Evolution Operations

Operation	LLM Calls	Model Slot	Notes
`signal()`	`0`	—	Buffers only. No immediate LLM call
Evaluator trigger	`1–12`	`evolution`	Agentic — inspects neurons, reviews gaps, makes decisions
→ Create N neurons	`1 + N`	`blueprintModel`	1 generation + 1 per neuron init
→ Merge neurons	`1`	`blueprintModel`	Single generation call
→ Split into N	`1 + (N-1)`	`blueprintModel`	1 generation + 1 init per new neuron
→ Update neuron	`1–15`	`blueprintModel`	1 guidance + optional adjust cascade
→ Delete neuron	`0`	—	Mechanical removal

Where to spend the smarter model

Routing the right model to the right slot is the cheapest performance win. Some heuristics:

learning.observer — runs on every batch, every neuron. Use the cheapest model that can follow the observation schema. A relevance-classification call doesn't need a frontier model.
learning.understand — runs less often but is what determines knowledge quality. Use a smart model.
learning.query — runs once per ask per neuron. Smart model recommended; the answer the user sees is shaped here.
query (brain ask synthesis) — final integration step. Smart model.
init / blueprintModel — one-time and rare (decomposition, per-neuron skill/schema generation). Smart model. Cost is amortized.
evolution — runs when signals accumulate. Smart model with tool-calling support is required.

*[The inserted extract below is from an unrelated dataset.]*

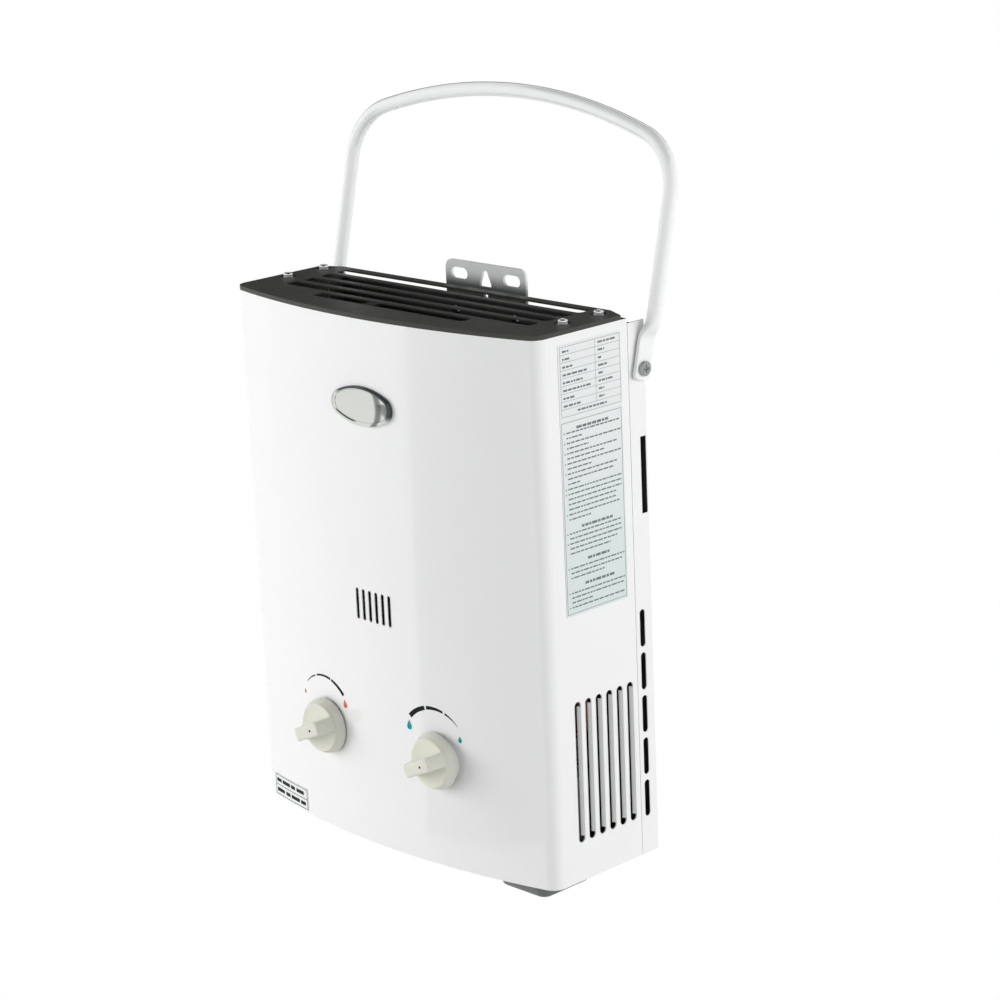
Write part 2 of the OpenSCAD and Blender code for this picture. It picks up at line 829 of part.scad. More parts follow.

See Configuration — Model Cascade for the full cascade and the Cost-optimized setup example.

Latency

Per-call latency is dominated by the model and provider, not Adapt. A few observations:

Observe phase runs in parallel across neurons within a batch.
Synthesize runs once per neuron when its buffer crosses a threshold — not every batch.
Internal neurons run a second pass after user-facing neurons. They use queries that resolve asynchronously and often complete on the next inject.
Deep-mode ask is variable: 2–12 calls depending on the agent's path.

For a step-by-step lifecycle with timing estimates, see Events — Brain lifecycle timing.